Tracking the dislocation between that traction and token price is a stronger signal than looking at absolute levels of TVL alone. Cohort averages or median movers give a better read of sector momentum than one-off spikes.

The standouts illustrate the point. Fluid’s outsized 1.85x jump shows what happens when a model resonates: its blend of lending and DEX functionality created a capital-efficient liquidity layer that attracted billions in deposits well beyond what the token priced in. Euler’s 1.01x improvement reflects the success of its v2 relaunch, permissionless markets, sharper risk tools, and RWA integrations pushed deposits above a billion, restoring trust post-hack. Silo Finance’s 0.81x climb underscores the appeal of risk-isolated pools and revenue sharing, bringing steady inflows without runaway token hype.
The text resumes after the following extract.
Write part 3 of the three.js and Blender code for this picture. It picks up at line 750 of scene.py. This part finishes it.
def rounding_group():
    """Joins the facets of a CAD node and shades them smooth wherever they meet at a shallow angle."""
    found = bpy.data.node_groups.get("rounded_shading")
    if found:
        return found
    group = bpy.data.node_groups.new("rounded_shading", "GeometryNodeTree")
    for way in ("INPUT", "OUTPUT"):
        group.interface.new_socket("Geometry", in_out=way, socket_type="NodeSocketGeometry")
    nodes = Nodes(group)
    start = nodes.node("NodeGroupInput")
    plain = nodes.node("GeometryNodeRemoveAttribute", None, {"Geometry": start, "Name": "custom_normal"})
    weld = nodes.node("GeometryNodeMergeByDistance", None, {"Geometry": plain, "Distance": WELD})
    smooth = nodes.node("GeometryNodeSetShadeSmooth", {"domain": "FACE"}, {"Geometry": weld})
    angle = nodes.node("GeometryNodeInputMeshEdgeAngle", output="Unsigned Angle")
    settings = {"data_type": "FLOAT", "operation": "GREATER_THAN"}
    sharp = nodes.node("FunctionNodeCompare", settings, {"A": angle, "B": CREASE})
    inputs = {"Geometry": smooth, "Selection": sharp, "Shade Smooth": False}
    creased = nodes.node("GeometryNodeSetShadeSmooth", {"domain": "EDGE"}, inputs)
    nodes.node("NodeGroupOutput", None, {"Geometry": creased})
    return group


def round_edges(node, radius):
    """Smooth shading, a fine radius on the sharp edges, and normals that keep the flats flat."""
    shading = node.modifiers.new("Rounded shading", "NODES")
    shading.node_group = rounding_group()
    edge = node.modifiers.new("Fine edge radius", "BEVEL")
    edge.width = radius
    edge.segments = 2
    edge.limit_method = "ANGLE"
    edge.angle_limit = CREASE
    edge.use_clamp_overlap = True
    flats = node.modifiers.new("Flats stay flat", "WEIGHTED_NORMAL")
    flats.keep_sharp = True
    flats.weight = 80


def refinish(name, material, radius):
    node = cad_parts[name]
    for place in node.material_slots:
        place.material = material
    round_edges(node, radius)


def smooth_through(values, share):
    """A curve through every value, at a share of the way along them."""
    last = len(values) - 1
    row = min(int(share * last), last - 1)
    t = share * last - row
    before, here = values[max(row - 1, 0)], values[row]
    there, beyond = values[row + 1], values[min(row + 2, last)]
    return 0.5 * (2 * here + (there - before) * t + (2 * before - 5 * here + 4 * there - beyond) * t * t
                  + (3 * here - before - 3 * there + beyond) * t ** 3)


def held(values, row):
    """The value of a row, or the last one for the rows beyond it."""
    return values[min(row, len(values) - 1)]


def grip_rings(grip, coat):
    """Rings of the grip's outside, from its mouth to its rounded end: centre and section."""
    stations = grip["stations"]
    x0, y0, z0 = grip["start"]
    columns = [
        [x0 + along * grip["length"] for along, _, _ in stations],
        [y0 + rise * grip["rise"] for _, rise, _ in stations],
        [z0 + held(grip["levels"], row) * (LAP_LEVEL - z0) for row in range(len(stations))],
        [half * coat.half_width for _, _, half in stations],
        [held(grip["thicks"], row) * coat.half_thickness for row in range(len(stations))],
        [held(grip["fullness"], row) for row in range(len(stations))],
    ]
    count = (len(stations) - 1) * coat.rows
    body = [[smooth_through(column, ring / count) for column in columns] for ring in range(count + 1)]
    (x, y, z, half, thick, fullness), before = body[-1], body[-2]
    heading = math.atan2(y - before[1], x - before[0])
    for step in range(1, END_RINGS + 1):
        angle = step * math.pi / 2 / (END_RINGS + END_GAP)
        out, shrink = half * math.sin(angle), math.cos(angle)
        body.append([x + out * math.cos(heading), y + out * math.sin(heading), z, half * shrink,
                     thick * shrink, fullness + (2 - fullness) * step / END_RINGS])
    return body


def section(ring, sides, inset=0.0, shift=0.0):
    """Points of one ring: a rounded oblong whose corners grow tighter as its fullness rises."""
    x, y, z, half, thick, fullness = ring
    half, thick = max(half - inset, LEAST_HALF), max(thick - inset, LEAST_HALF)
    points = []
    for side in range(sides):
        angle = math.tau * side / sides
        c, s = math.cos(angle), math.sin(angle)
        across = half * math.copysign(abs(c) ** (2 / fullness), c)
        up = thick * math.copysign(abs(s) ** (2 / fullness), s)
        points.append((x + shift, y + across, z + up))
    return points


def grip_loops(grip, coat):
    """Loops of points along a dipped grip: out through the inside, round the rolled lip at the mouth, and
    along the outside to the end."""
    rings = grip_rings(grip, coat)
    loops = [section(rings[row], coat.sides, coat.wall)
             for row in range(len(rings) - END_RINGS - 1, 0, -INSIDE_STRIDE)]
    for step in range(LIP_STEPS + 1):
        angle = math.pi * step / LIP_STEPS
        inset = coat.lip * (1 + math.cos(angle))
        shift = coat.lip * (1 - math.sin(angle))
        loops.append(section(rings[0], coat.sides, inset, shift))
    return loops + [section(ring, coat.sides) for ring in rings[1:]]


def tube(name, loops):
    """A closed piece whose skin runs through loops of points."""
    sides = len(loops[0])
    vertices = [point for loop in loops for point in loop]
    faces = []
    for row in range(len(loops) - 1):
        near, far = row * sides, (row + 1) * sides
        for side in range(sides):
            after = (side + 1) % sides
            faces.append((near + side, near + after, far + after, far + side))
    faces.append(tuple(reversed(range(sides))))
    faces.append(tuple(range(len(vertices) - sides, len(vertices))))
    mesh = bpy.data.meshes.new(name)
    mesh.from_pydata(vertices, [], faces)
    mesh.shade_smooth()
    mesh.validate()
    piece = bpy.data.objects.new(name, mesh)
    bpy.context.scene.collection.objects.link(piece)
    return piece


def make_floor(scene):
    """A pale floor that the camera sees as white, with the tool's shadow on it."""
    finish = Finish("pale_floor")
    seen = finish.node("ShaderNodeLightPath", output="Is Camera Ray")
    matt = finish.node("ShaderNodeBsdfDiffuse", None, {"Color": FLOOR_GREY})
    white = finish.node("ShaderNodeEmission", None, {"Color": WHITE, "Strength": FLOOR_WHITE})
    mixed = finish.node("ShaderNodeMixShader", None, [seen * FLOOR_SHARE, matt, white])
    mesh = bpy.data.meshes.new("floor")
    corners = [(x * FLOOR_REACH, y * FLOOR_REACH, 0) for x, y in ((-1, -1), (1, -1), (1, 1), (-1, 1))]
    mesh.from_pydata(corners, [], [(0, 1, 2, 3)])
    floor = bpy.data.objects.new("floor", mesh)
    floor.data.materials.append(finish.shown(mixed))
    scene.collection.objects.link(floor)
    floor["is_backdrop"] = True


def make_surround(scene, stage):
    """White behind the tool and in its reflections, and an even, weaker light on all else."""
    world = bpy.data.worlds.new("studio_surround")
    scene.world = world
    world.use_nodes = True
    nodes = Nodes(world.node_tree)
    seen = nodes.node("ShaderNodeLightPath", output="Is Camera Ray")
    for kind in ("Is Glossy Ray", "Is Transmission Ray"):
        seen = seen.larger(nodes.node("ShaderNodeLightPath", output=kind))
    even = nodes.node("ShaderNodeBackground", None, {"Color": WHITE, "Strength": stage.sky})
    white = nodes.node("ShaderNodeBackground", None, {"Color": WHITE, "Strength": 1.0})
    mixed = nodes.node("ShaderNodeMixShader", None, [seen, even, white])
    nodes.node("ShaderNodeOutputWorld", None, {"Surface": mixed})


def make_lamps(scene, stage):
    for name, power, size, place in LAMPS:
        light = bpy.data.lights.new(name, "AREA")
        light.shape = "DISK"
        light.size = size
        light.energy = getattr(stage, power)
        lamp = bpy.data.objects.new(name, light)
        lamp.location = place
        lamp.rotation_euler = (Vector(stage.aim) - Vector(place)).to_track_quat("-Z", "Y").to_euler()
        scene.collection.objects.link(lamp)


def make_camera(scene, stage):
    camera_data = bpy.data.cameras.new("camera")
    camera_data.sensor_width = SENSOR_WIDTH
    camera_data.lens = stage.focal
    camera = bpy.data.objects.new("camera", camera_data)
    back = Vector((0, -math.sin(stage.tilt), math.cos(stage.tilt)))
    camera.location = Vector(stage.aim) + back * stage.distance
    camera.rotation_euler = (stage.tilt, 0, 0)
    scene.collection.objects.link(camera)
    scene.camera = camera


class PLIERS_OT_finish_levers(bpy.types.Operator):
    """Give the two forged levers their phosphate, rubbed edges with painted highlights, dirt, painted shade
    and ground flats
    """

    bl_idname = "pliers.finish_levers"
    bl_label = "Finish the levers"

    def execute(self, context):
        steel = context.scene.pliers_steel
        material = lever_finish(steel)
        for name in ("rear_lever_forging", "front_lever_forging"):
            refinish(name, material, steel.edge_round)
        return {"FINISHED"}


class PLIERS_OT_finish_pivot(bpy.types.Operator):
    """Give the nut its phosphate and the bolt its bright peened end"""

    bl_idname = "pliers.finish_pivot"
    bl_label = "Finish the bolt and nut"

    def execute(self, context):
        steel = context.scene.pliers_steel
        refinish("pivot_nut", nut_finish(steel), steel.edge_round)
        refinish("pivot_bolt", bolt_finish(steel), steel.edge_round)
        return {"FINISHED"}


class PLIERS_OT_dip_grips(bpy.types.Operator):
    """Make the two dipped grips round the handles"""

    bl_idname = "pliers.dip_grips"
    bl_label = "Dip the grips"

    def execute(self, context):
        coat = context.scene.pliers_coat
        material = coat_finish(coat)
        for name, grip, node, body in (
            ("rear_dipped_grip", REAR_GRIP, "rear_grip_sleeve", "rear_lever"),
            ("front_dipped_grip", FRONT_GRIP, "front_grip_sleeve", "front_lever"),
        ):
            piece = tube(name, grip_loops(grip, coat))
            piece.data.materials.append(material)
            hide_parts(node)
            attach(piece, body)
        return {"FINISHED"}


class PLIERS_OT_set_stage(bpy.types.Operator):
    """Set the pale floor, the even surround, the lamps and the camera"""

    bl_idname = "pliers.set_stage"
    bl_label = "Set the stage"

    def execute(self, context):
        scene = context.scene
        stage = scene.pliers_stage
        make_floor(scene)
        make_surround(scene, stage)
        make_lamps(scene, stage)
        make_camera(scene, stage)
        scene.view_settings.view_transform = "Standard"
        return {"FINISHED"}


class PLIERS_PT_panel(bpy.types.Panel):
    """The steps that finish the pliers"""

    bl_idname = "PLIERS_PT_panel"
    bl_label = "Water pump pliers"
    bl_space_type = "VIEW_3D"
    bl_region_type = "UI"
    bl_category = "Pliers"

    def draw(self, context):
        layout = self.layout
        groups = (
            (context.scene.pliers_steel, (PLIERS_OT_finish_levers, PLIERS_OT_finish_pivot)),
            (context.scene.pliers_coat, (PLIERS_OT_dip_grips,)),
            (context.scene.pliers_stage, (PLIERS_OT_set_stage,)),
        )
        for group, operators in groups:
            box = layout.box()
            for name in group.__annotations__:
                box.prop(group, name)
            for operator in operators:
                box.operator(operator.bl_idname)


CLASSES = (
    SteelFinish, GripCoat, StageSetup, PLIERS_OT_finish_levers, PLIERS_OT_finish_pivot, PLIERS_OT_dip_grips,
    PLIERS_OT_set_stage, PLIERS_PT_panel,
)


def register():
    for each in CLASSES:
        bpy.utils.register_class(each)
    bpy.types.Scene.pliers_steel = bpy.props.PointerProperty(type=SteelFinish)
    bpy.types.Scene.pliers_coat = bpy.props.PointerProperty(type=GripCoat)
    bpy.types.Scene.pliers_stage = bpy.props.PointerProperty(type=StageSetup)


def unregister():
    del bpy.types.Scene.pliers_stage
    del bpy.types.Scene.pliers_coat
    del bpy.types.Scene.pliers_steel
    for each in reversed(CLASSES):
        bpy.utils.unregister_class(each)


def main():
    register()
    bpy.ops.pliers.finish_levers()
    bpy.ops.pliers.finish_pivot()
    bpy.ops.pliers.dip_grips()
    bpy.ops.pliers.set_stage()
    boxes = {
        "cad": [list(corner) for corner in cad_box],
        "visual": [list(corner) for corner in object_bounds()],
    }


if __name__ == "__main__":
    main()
Some others standing out are Maple, Spark and Morpho with their momentum driven by integrations, large stablecoin reserves, and efficiency improvements that compound user growth.
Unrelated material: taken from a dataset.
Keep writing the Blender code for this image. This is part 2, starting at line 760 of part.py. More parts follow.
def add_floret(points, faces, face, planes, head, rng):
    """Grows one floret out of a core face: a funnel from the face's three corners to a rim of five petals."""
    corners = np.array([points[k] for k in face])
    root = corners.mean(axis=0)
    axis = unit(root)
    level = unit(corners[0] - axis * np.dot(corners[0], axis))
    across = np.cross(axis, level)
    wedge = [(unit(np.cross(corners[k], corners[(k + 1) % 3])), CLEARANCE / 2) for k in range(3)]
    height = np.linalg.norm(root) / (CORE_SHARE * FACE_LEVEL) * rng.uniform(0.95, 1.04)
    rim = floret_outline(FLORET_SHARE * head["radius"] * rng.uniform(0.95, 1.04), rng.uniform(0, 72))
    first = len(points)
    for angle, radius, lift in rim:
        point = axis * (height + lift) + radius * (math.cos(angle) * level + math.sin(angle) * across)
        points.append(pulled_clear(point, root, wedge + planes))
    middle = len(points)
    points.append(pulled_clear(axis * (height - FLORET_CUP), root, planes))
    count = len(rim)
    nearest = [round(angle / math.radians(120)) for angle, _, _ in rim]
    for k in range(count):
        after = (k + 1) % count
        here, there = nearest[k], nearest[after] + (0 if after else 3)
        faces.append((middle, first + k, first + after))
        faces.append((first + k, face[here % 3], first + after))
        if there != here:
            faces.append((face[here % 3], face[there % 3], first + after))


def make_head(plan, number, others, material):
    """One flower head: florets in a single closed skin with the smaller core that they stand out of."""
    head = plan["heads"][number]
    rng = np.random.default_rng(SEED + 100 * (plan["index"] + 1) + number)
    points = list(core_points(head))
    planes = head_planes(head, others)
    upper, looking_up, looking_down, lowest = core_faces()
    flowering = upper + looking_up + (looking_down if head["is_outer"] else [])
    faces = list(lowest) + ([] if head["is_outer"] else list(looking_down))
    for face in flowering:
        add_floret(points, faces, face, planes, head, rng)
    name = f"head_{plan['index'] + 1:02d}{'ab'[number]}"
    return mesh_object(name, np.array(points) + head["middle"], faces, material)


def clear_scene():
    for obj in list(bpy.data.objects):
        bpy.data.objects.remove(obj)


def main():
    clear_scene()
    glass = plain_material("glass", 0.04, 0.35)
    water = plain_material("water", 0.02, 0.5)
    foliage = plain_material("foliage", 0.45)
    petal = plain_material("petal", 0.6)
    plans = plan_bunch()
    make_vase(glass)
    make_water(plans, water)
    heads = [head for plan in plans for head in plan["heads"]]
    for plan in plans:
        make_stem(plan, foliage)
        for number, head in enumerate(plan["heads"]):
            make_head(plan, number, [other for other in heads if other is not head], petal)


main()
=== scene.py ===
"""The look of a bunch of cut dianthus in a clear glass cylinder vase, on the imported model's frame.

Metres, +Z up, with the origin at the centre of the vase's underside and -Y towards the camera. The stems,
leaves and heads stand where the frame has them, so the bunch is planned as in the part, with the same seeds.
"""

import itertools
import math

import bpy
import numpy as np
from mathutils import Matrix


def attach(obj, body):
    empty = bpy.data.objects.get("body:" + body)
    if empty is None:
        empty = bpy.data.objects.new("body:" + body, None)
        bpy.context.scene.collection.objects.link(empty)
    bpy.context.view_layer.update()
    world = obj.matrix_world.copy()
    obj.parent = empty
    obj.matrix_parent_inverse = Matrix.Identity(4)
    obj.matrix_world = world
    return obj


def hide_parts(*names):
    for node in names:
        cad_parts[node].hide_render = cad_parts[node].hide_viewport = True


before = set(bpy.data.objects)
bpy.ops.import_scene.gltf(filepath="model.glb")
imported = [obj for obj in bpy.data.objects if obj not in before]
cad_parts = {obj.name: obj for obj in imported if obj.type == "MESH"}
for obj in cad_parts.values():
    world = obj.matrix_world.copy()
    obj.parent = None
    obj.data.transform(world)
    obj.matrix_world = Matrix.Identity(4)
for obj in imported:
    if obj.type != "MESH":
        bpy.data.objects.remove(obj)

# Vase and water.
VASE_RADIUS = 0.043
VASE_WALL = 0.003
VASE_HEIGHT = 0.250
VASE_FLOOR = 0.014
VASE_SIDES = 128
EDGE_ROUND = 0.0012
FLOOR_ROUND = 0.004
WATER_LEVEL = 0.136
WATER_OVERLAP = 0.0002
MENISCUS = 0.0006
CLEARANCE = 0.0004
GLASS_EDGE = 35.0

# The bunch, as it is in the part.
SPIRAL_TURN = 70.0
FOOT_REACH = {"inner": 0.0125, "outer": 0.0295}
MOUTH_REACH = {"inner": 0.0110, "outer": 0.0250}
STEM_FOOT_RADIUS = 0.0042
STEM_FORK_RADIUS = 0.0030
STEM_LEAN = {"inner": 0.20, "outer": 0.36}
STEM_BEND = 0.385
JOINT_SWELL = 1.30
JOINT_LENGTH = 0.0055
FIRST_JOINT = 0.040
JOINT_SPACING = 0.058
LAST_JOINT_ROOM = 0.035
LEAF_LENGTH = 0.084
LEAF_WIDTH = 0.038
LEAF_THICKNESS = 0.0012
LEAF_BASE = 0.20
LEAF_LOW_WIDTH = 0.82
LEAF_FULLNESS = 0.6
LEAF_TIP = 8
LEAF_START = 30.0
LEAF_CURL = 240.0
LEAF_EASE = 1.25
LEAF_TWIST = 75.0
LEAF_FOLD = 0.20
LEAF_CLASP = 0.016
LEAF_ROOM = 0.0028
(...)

Meanwhile, incumbents such as Aave and Compound still attract meaningful liquidity but show lower relative ratios, reflecting maturity and saturation rather than decline. The picture that emerges is one of a lending sector reshuffling around efficiency, composability, and risk design, factors that translate directly into deposits.

Conclusion

The market is loud, crowded, and full of narratives, but fundamentals are still where sustainable returns are forged. TVL is climbing steadily, doubling in a year, and its distribution across protocols and sectors is telling us who is actually attracting users and liquidity. In lending, where TVL is synonymous with trust, the TVL/price ratio shows clear winners and challengers emerging.

For traders and investors, the takeaway is simple. Prices will swing with sentiment, but capital flows show where the real adoption is (unless bribed which is easy to figure out anyway). Monitoring TVL and TVL/price allows us to separate noise from substance. Right now, the message is that beneath the surface volatility, meaningful change is happening, and those who track it closely will see the opportunities before they flash on the charts.